= AIM =
Take the data below and extract the lines from the one with "solids = len(shape.Solids)" to the one with "imported = [obj", inclusive, exactly as written.
_ _ _
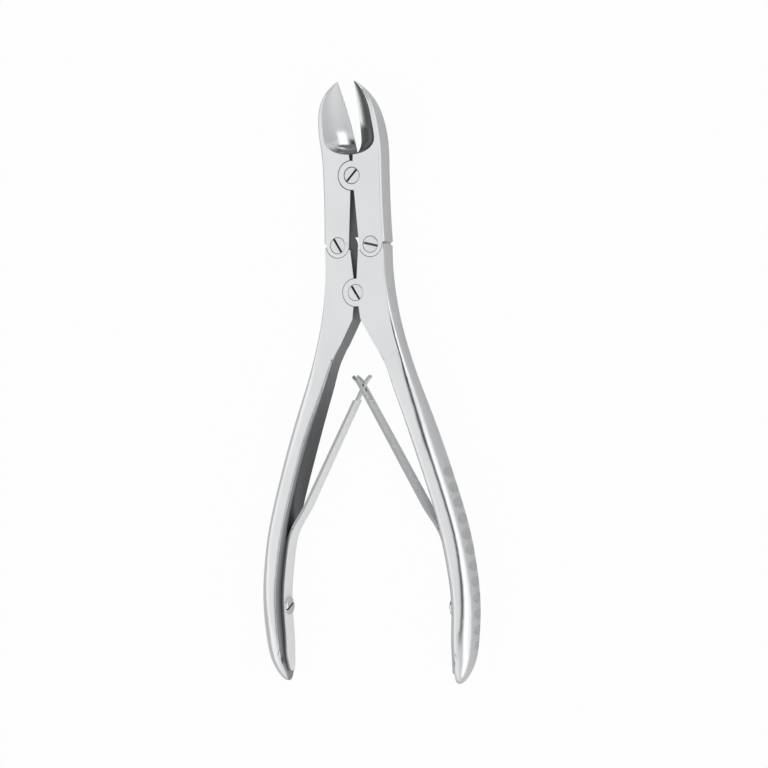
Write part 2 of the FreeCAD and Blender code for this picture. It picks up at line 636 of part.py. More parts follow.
def build():
    right_link = V(-LINK_CENTRE.x, LINK_CENTRE.y, 0)
    thread_hole = spring_hole(THREAD_CLEARANCE, -SPRING_SHANK_LENGTH - LAP_GAP, LEAF_BASE_THICKNESS)
    leaf_hole = spring_hole(SPRING_HOLE_CLEARANCE, -LEAF_BASE_THICKNESS, 2 * LEAF_BASE_THICKNESS)
    jaw_blank = left_jaw_blank()
    handle_blank = left_handle_blank().cut(thread_hole)
    leaf = leaf_strip().cut(leaf_hole)
    screw = spring_screw()

    nodes = {}
    nodes["left_jaw"] = jaw(jaw_blank, LINK_CENTRE, False).cut(
        [rear_hole(JAW_CENTRE), front_hole(LINK_CENTRE, SHANK_CLEARANCE)])
    nodes["right_jaw"] = jaw(mirrored(jaw_blank), right_link, True).cut(
        [front_hole(JAW_CENTRE, SHANK_CLEARANCE + OPEN_LOOP_CLEARANCE),
         front_hole(right_link, SHANK_CLEARANCE)])
    nodes["left_handle"] = handle(handle_blank, LINK_CENTRE, False).cut(
        [rear_hole(HANDLE_CENTRE), rear_hole(LINK_CENTRE)])
    nodes["right_handle"] = handle(mirrored(handle_blank), right_link, True).cut(
        [front_hole(HANDLE_CENTRE, SHANK_CLEARANCE), rear_hole(right_link)])
    nodes["jaw_pivot_screw"] = pivot_screw(JAW_CENTRE, JAW_SLOT_TURN)
    nodes["left_link_screw"] = pivot_screw(LINK_CENTRE, LEFT_LINK_SLOT_TURN)
    nodes["right_link_screw"] = pivot_screw(right_link, RIGHT_LINK_SLOT_TURN)
    nodes["handle_pivot_screw"] = pivot_screw(HANDLE_CENTRE, HANDLE_SLOT_TURN)
    nodes["left_leaf_spring"] = tongued(leaf)
    nodes["right_leaf_spring"] = forked(mirrored(leaf))
    nodes["left_spring_screw"] = screw
    nodes["right_spring_screw"] = mirrored(screw)
    return nodes


def closing_angles():
    """Turn of each jaw and each handle in degrees, from open until the cutting edges meet."""
    handle_link = hypot(LINK_HALF_SPREAD, HANDLE_ARM)
    jaw_link = hypot(LINK_HALF_SPREAD, JAW_ARM)
    jaw_start = atan2(LINK_HALF_SPREAD, JAW_ARM)
    handle_start = atan2(LINK_HALF_SPREAD, HANDLE_ARM)
    spread = jaw_link * sin(jaw_start + CLOSING_TURN)
    handle_turn = atan2(spread, sqrt(handle_link ** 2 - spread ** 2)) - handle_start
    return degrees(CLOSING_TURN), degrees(handle_turn)


def main():
    os.makedirs("parts", exist_ok=True)
    nodes = build()
    box = Part.makeCompound(list(nodes.values())).optimalBoundingBox(False)
    shift = V(-(box.XMin + box.XMax) / 2, -(box.YMin + box.YMax) / 2, -box.ZMin)
    for name, shape in nodes.items():
        shape.translate(shift)
        solids = len(shape.Solids)
        print(name, "solids", solids, "valid", shape.isValid(), "volume", round(shape.Volume, 1))
        shape.exportStep("parts/" + name + ".step")
    print("box", [round(v, 3) for v in (box.XLength, box.YLength, box.ZLength)])
    pivots = {"jaw pivot": JAW_CENTRE, "left link": LINK_CENTRE, "handle pivot": HANDLE_CENTRE}
    for name, place in pivots.items():
        print(name, [round(v, 4) for v in place + shift])
    jaw_turn, handle_turn = closing_angles()
    print("each jaw turns", round(jaw_turn, 4), "each handle turns", round(handle_turn, 4))


main()
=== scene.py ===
# %% [markdown]
# # Bone cutting forceps
#
# The forceps lie on a pale floor and are seen from almost straight above. The steel parts come from the
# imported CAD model, which is loaded first and never moved. This lesson gives them a finish, a camera, a
# floor and light, and it cuts the two leaf springs across so that they have points to bend at.

# %% Load the frame
import json

import bmesh
import bpy
import numpy as np
from mathutils import Matrix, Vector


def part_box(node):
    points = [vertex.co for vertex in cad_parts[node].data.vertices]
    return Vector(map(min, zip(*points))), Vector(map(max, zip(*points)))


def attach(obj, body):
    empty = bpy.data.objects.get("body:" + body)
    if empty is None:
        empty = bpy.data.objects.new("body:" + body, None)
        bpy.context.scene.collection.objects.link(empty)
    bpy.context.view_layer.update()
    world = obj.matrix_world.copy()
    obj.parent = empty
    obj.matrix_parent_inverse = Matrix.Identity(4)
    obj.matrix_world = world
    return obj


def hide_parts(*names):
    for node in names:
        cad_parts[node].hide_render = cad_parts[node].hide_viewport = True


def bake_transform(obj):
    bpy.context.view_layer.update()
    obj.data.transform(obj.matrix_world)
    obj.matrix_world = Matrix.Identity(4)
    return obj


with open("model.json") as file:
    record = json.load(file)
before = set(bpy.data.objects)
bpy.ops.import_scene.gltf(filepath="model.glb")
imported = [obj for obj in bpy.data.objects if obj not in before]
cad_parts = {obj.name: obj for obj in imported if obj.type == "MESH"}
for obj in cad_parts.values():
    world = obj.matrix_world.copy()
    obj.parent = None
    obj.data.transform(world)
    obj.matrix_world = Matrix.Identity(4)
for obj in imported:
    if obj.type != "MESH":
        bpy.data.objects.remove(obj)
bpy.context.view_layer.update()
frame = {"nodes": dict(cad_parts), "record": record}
nodes = frame["nodes"]

# %% [markdown]
# ## Camera
#
# The photograph was taken from above and a little from the right, with a long lens. The camera is placed
# first, so that every later choice can be compared with the photograph. Its axes are worked out from three
# small turns, and its position is a point on the viewing line through the middle of the part.

# %% Camera
MM = 0.001
IMAGE_PIXELS = 768
PIXELS_PER_MM = 3.159
VIEW_DISTANCE = 850 * MM
CAMERA_YAW = 24.0
CAMERA_PITCH = 0.8
CAMERA_ROLL = 1.9
PART_MIDDLE_PIXEL = (363.2, 382.7)
SENSOR_WIDTH = 36.0


def turn(axis, degrees):
    """Rotation matrix about one of the three axes: cosine on the diagonal, sine off it."""
    c, s = np.cos(np.radians(degrees)), np.sin(np.radians(degrees))
    i, j = [k for k in range(3) if k != axis]
    matrix = np.eye(3)
    matrix[i, i] = matrix[j, j] = c
    matrix[i, j], matrix[j, i] = -s, s
    return matrix


def make_camera():
    """Rows of the view matrix are the camera's right, up and back directions."""
    view = turn(2, CAMERA_ROLL) @ turn(0, CAMERA_PITCH) @ turn(1, CAMERA_YAW)
    low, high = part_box("left_handle")
    middle = np.array([0.0, 0.0, (low.z + high.z) / 2])
    across = (IMAGE_PIXELS / 2 - PART_MIDDLE_PIXEL[0]) / PIXELS_PER_MM * MM
    upward = (PART_MIDDLE_PIXEL[1] - IMAGE_PIXELS / 2) / PIXELS_PER_MM * MM
    place = middle + view.T @ np.array([across, upward, VIEW_DISTANCE])
    data = bpy.data.cameras.new("camera")
    data.sensor_width = SENSOR_WIDTH
    data.lens = PIXELS_PER_MM / MM * VIEW_DISTANCE / IMAGE_PIXELS * SENSOR_WIDTH
    camera = bpy.data.objects.new("camera", data)
    bpy.context.scene.collection.objects.link(camera)
    matrix = np.eye(4)
    matrix[:3, :3] = view.T
    matrix[:3, 3] = place
    camera.matrix_world = Matrix(matrix)
    bpy.context.scene.camera = camera
    print("camera at", place.round(4), "lens", round(data.lens, 1))


make_camera()

# %% [markdown]
# ## Writing shaders as sums
#
# A node tree is easier to read as an expression. The class below wraps one socket, and the usual
# operators add the Math nodes, so that `1 - mask * 0.5` makes three nodes. Any other node comes from
# `node`, which takes its type, its settings and the values or links of its sockets.

# %% Socket class
class Wire:
    """One output socket. Operators on it add Math nodes to its tree."""

    def __init__(self, tree, socket):
        self.tree, self.socket = tree, socket

    def node(self, kind, sockets=None, output=0, **settings):
        return add_node(self.tree, kind, sockets, output, **settings)

    def maths(self, operation, *others):
        return self.node("ShaderNodeMath", dict(enumerate((self, *others))), operation=operation)

    def __add__(self, other):
        return self.maths("ADD", other)

    def __sub__(self, other):
        return self.maths("SUBTRACT", other)

    def __rsub__(self, other):
        return self.node("ShaderNodeMath", {0: other, 1: self}, operation="SUBTRACT")

    def __mul__(self, other):
        return self.maths("MULTIPLY", other)

    __radd__ = __add__
    __rmul__ = __mul__

    def fade(self, low, high, start=0.0, end=1.0):
        """Goes smoothly from start to end while the value goes from low to high."""
        return self.node("ShaderNodeMapRange", {"Value": self, "From Min": low, "From Max": high,
                                                "To Min": start, "To Max": end},
                         interpolation_type="SMOOTHSTEP")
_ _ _
= RESULT OF THE EXERCISE =
        solids = len(shape.Solids)
        print(name, "solids", solids, "valid", shape.isValid(), "volume", round(shape.Volume, 1))
        shape.exportStep("parts/" + name + ".step")
    print("box", [round(v, 3) for v in (box.XLength, box.YLength, box.ZLength)])
    pivots = {"jaw pivot": JAW_CENTRE, "left link": LINK_CENTRE, "handle pivot": HANDLE_CENTRE}
    for name, place in pivots.items():
        print(name, [round(v, 4) for v in place + shift])
    jaw_turn, handle_turn = closing_angles()
    print("each jaw turns", round(jaw_turn, 4), "each handle turns", round(handle_turn, 4))


main()
=== scene.py ===
# %% [markdown]
# # Bone cutting forceps
#
# The forceps lie on a pale floor and are seen from almost straight above. The steel parts come from the
# imported CAD model, which is loaded first and never moved. This lesson gives them a finish, a camera, a
# floor and light, and it cuts the two leaf springs across so that they have points to bend at.

# %% Load the frame
import json

import bmesh
import bpy
import numpy as np
from mathutils import Matrix, Vector


def part_box(node):
    points = [vertex.co for vertex in cad_parts[node].data.vertices]
    return Vector(map(min, zip(*points))), Vector(map(max, zip(*points)))


def attach(obj, body):
    empty = bpy.data.objects.get("body:" + body)
    if empty is None:
        empty = bpy.data.objects.new("body:" + body, None)
        bpy.context.scene.collection.objects.link(empty)
    bpy.context.view_layer.update()
    world = obj.matrix_world.copy()
    obj.parent = empty
    obj.matrix_parent_inverse = Matrix.Identity(4)
    obj.matrix_world = world
    return obj


def hide_parts(*names):
    for node in names:
        cad_parts[node].hide_render = cad_parts[node].hide_viewport = True


def bake_transform(obj):
    bpy.context.view_layer.update()
    obj.data.transform(obj.matrix_world)
    obj.matrix_world = Matrix.Identity(4)
    return obj


with open("model.json") as file:
    record = json.load(file)
before = set(bpy.data.objects)
bpy.ops.import_scene.gltf(filepath="model.glb")
imported = [obj for obj in bpy.data.objects if obj not in before]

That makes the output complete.